* _BRIEF_: Copy verbatim the material from its first line to the line that holds "colour, heart = wood_zones(nodes, mm, x, y, z)", including that line.

* _MATERIAL_:
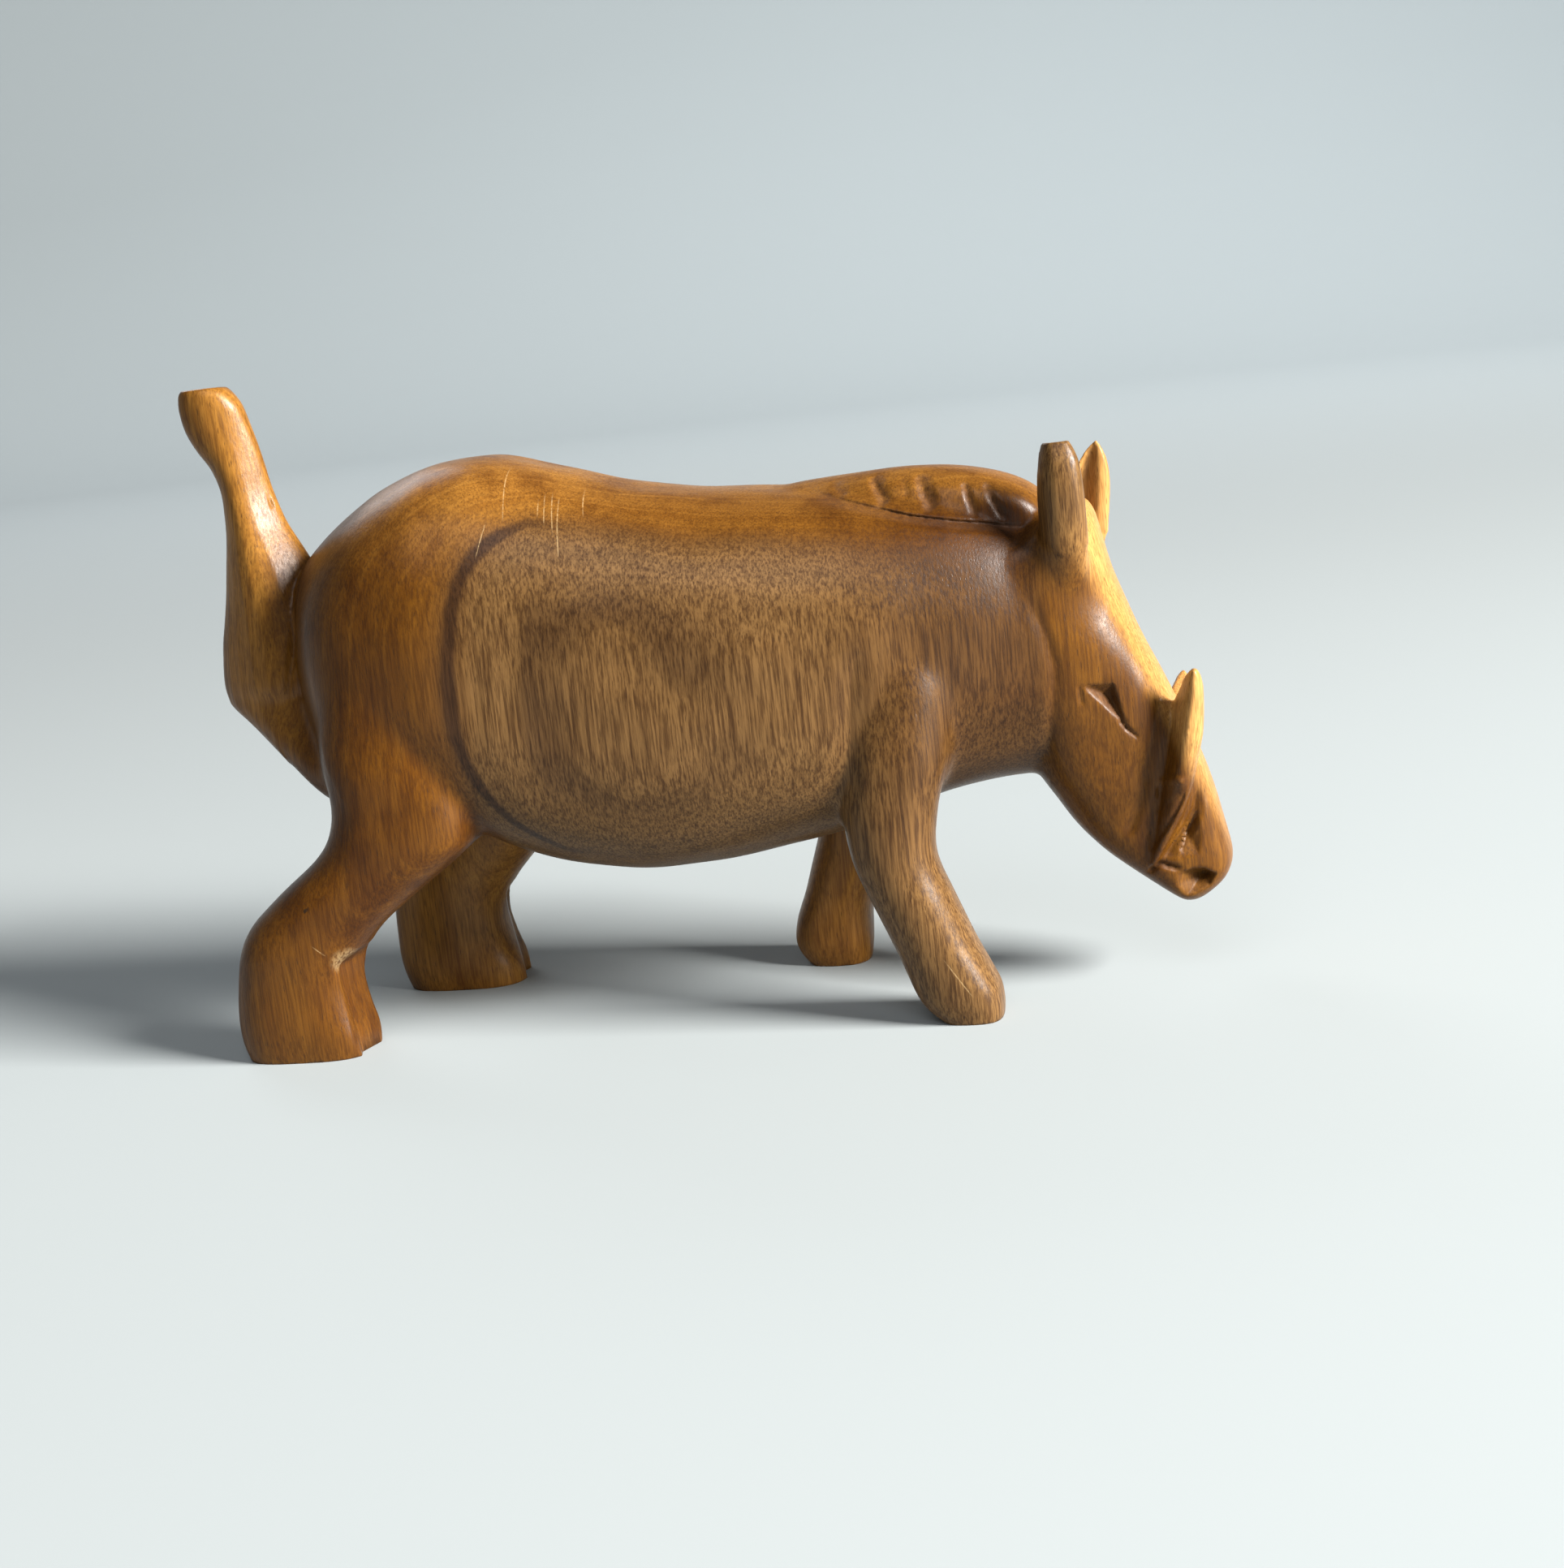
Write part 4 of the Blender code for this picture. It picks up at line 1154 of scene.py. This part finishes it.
def oiled_wood():
    """Wood whose fibres and pores run upwards, with wear, and rougher and darkened by painted shade where it
    is cut.
    """
    material = bpy.data.materials.new("oiled_wood")
    material.use_nodes = True
    tree = material.node_tree
    nodes = Nodes(tree)
    shader = tree.nodes["Principled BSDF"]
    place = nodes.add("ShaderNodeTexCoord").outputs["Object"]
    mm = nodes.stretched(place, (1 / TO_METRES,) * 3)
    x, y, z = nodes.add("ShaderNodeSeparateXYZ", {0: mm}).outputs
    colour, heart = wood_zones(nodes, mm, x, y, z)

    fibre = nodes.noise(nodes.stretched(mm, FIBRE), 1.0, 3.0, 0.7)
    strength = nodes.step(heart, 0.0, 1.0, 0.5, 0.8)
    colour = nodes.tinted(nodes.times(nodes.step(fibre, 0.4, 0.64), strength), colour, FIBRE_TINT)
    streak = nodes.noise(nodes.stretched(mm, STREAK), 1.0, 2.0, 0.6)
    streak = nodes.times(nodes.step(streak, 0.45, 0.65, 0.0, 0.6), strength)
    colour = nodes.tinted(streak, colour, STREAK_TINT)
    cells = nodes.add(
        "ShaderNodeTexVoronoi",
        {"Vector": nodes.stretched(mm, PORE), "Scale": 1.0, "Randomness": 1.0},
    )
    chosen = nodes.add("ShaderNodeSeparateColor", {0: cells.outputs["Color"]}).outputs[0]
    pore = nodes.times(nodes.step(cells.outputs["Distance"], 0.26, 0.13), nodes.step(chosen, 0.3, 0.8))
    colour = nodes.mix(nodes.times(pore, 0.7), colour, PORE_COLOUR)

    torn = nodes.add("ShaderNodeVectorMath", {0: mm, 1: TORN_FIBRES}, operation="DISTANCE")
    torn = nodes.step(torn.outputs["Value"], *TORN_REACH)
    worn = nodes.math("MAXIMUM", scratches(nodes, x, y, z), torn)
    broken = nodes.noise(nodes.stretched(mm, BROKEN), 2.5, 2.0, 0.6)
    worn = nodes.times(worn, nodes.step(broken, 0.35, 0.6, 0.05, 0.45))
    colour = nodes.mix(worn, colour, WORN_COLOUR)

    # Painted shade: the knife cuts are darkened in patches, more where they are cut deeper
    cut = nodes.add("ShaderNodeAttribute", attribute_name="cut").outputs["Fac"]
    cut_shade_patches = nodes.step(nodes.noise(mm, 2.2, 3.0, 0.7), 0.35, 0.65, 0.1, 0.55)
    colour = nodes.mix(nodes.times(cut, cut_shade_patches), colour, CUT_SHADE_COLOUR)
    nodes.feed(shader.inputs["Base Color"], colour)
    rough = nodes.math("ADD", nodes.step(fibre, 0.3, 0.75, 0.3, 0.43), nodes.times(cut, CUT_ROUGHNESS))
    nodes.feed(shader.inputs["Roughness"], rough)
    shader.inputs["Specular IOR Level"].default_value = SHINE
    grain = nodes.noise(nodes.stretched(mm, GRAIN), 3.0, 2.0, 0.6)
    height = nodes.math("SUBTRACT", nodes.times(fibre, 0.5), nodes.times(pore, 0.35))
    height = nodes.math("ADD", height, grain)
    bump = {"Strength": BUMP_STRENGTH, "Distance": BUMP_DISTANCE, "Height": height}
    nodes.feed(shader.inputs["Normal"], nodes.add("ShaderNodeBump", bump).outputs[0])
    return material


figure = carved_figure()
figure.data.materials.append(oiled_wood())
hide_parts("warthog")
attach(figure, "root")
studio()
place_camera()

* _EXPECTED ANSWER_:
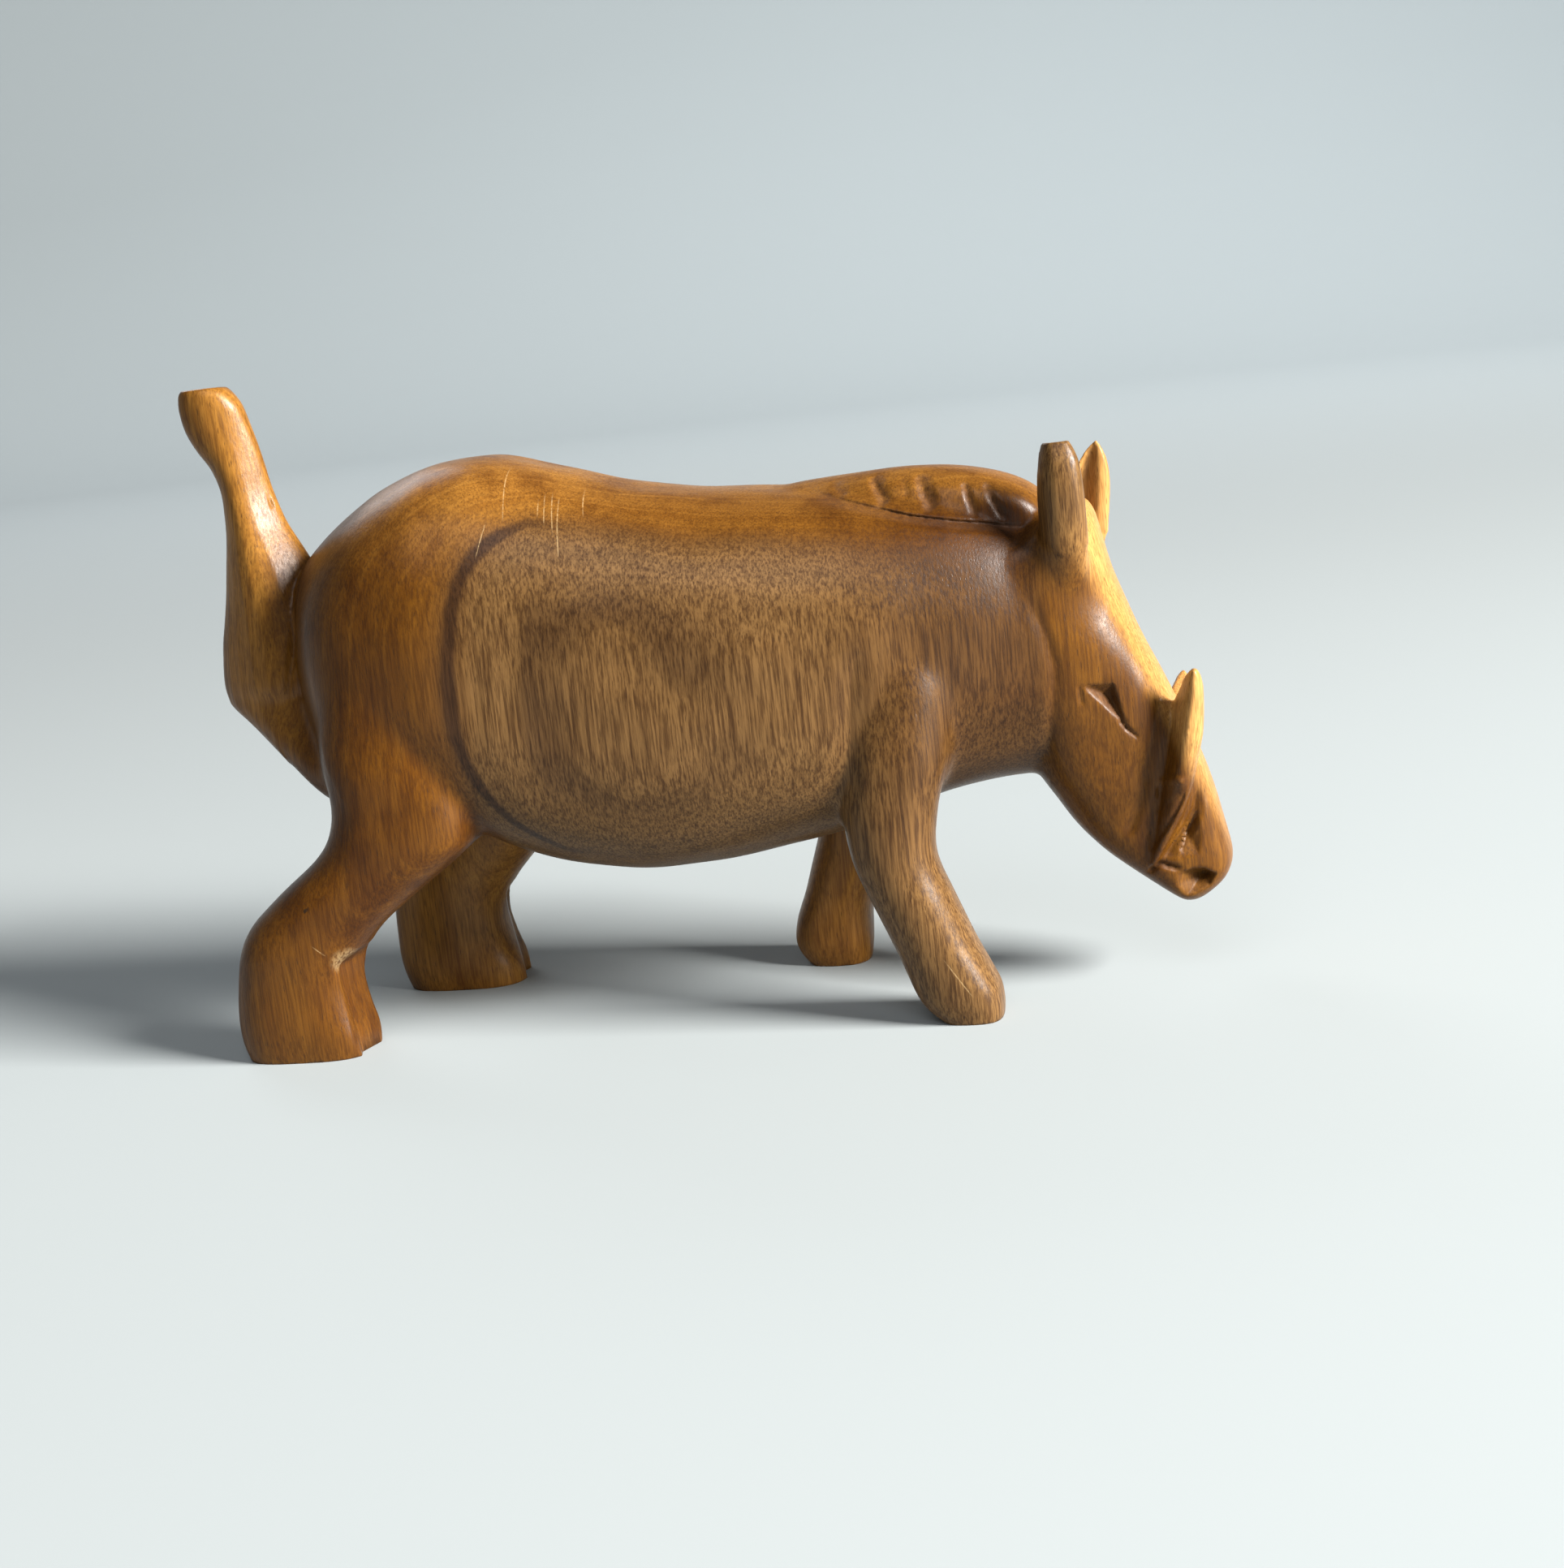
Write part 4 of the Blender code for this picture. It picks up at line 1154 of scene.py. This part finishes it.
def oiled_wood():
    """Wood whose fibres and pores run upwards, with wear, and rougher and darkened by painted shade where it
    is cut.
    """
    material = bpy.data.materials.new("oiled_wood")
    material.use_nodes = True
    tree = material.node_tree
    nodes = Nodes(tree)
    shader = tree.nodes["Principled BSDF"]
    place = nodes.add("ShaderNodeTexCoord").outputs["Object"]
    mm = nodes.stretched(place, (1 / TO_METRES,) * 3)
    x, y, z = nodes.add("ShaderNodeSeparateXYZ", {0: mm}).outputs
    colour, heart = wood_zones(nodes, mm, x, y, z)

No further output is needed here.